Jonathan Chait and Ezra Klein both speculate today about the possibility of a GOP revolt against the tax cut deal, and tie it to economic growth and the presidential election (as Chait accurately characterizes my post yesterday, I made a wimpy "prediction" that the GOP might defect).
I think they are both correct that it is in the interest of the Republican Party to have the economy tank over the next two years -- especially in 2012. However, I very much doubt that individual Republican pols will care about that. And I specifically include the presidential contenders. I'd be shocked if they take November 2012 into consideration. For the '12ers, it's all about the nomination.
At least it certainly should be, at least in terms of any of them personally achieving the
presidency. Yes, it is quite true that legislation such as the tax deal can affect the economy, and the economy will be as always the biggest single factor pushing the presidential election one way or another. But the effects of this particular bill on the economy are apt to be marginal, and at any rate it's not easy to foresee what will eventually happen if the current deal fails in the House; for all anyone knows, the next try will have even more stimulus.

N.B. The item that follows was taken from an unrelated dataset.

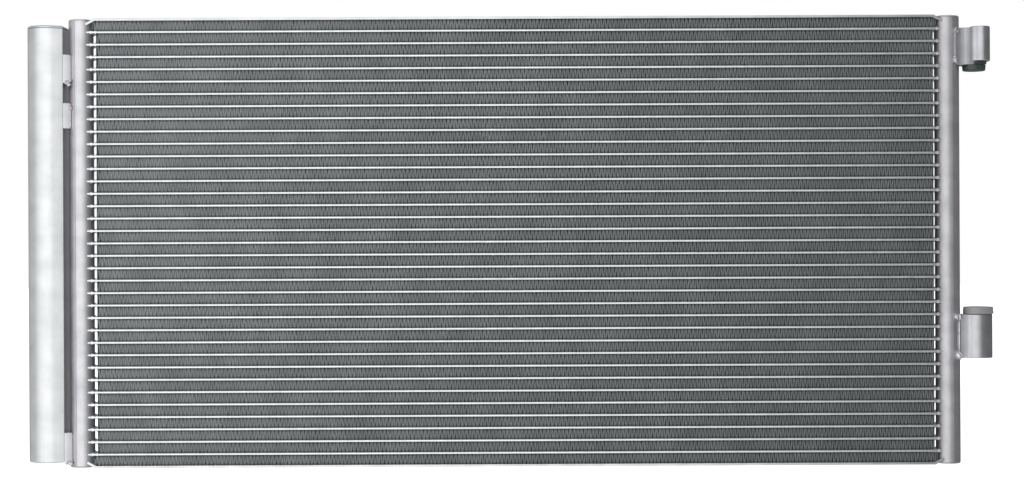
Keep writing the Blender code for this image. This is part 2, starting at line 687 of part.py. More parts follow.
def build():
    """Make every piece of the condenser."""
    clear_scene()
    core = finish_material("brazed tube and fin aluminium", (0.62, 0.64, 0.65), 0.42, 1.0)
    plate = finish_material("rolled side plate aluminium", (0.72, 0.73, 0.74), 0.38, 1.0)
    header = finish_material("brazed header aluminium", (0.68, 0.69, 0.70), 0.34, 1.0)
    tank = finish_material("extruded drier tank aluminium", (0.76, 0.77, 0.78), 0.30, 1.0)
    block = finish_material("extruded block aluminium", (0.70, 0.71, 0.72), 0.32, 1.0)
    dark_cap = finish_material("dark moulded cap", (0.045, 0.055, 0.052), 0.35, 0.0)
    grey_cap = finish_material("grey moulded cap", (0.16, 0.16, 0.165), 0.45, 0.0)
    felt = finish_material("white bag felt", (0.75, 0.73, 0.68), 0.95, 0.0)
    nylon = finish_material("natural filter nylon", (0.55, 0.53, 0.47), 0.55, 0.0)
    rubber = finish_material("black seal rubber", (0.03, 0.03, 0.03), 0.6, 0.0)

    tubes_and_fins(core)
    side_plates(plate)
    header_tube("left_header_tube", -1, [FEED_HOLE, RETURN_HOLE], header)
    header_tube("right_header_tube", 1, [INLET_HOLE, OUTLET_HOLE], header)
    for side, word in ((-1, "left"), (1, "right")):
        header_cap(f"{word}_header_top_cap", side, True, header)
        header_cap(f"{word}_header_bottom_cap", side, False, header)
        header_baffle(f"{word}_header_baffle", side, header)

    drier_tank(tank)
    drier_top_cap(tank)
    drier_bottom_plug(tank)
    drier_plug_seal(rubber)
    drier_filter(nylon)
    desiccant_bag(felt)
    saddle("upper_saddle", UPPER_SADDLE_BOTTOM, UPPER_SADDLE_HEIGHT, block)
    saddle("middle_saddle", MIDDLE_SADDLE_BOTTOM, MIDDLE_SADDLE_HEIGHT, block, FEED_HOLE)
    saddle("lower_flow_block", FLOW_BLOCK_BOTTOM, FLOW_BLOCK_HEIGHT, block, RETURN_HOLE)

    inlet_block(block)
    outlet_block(block)
    port_caps(dark_cap, grey_cap)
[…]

On the other hand, get on the wrong side of the tax issue, and you're pretty much finished in Republican presidential politics.
The problem for the '12ers, and similarly for Members of Congress pondering the fate of Bob Bennett, is that it's not clear what the "right" side is. Would you rather risk being attacked for going along with the Obama tax boondoggle that raised the estate tax along with all sorts of new wasteful spending and pork...or would you rather risk being attack for voting for The World's Biggest Tax Increase?
You might think that one can examine the bill itself and some set of principles to determine the proper conservative position. If so, you would be wrong. For the relevant value of "conservative" (sorry, Andrew Sullivan), what matters here is what movement conservatives will believe going forward. That's especially true on something like this, in which there's no obvious reason to believe or way to prove that either a yes or no vote is in favor of lower taxes.
What that means for House Republicans is that if there is a consensus among the presidential candidates (and other party leaders, including Rush Limbaugh and other high-profile conservative yakkers), they are highly unlikely to oppose that consensus -- and without one, they'll be guessing which way it plays out over time.
What it means for the presidential candidates is a bit trickier. No one wants to be left on the wrong side of it, but what counts as the right side depends in large part on what each of them does. At least that's true for the frontrunners; for the longshots, it might make sense to see the consensus, go the other way, and argue that the rest are just Washington sell-outs. And of course part of the calculation is that Members of Congress actually will be stuck with votes (sorry, Thune), while the others will find it easier to fudge.
So that's the politics of it, I think -- just remember that whether my analysis of the specifics is correct or not, what they're all thinking about is surely nomination politics, not the general election. Indeed, this is a familiar and frequent feature of American politics: there are lots of situations in which the party as a whole has one interest, but individual politicians within that party have very different interests. See, for example, redistricting. It's not always predictable which set of interests will prevail, but in this case I'm confident that it's the nomination interests of each politician that matter, rather than the general election interest of the party.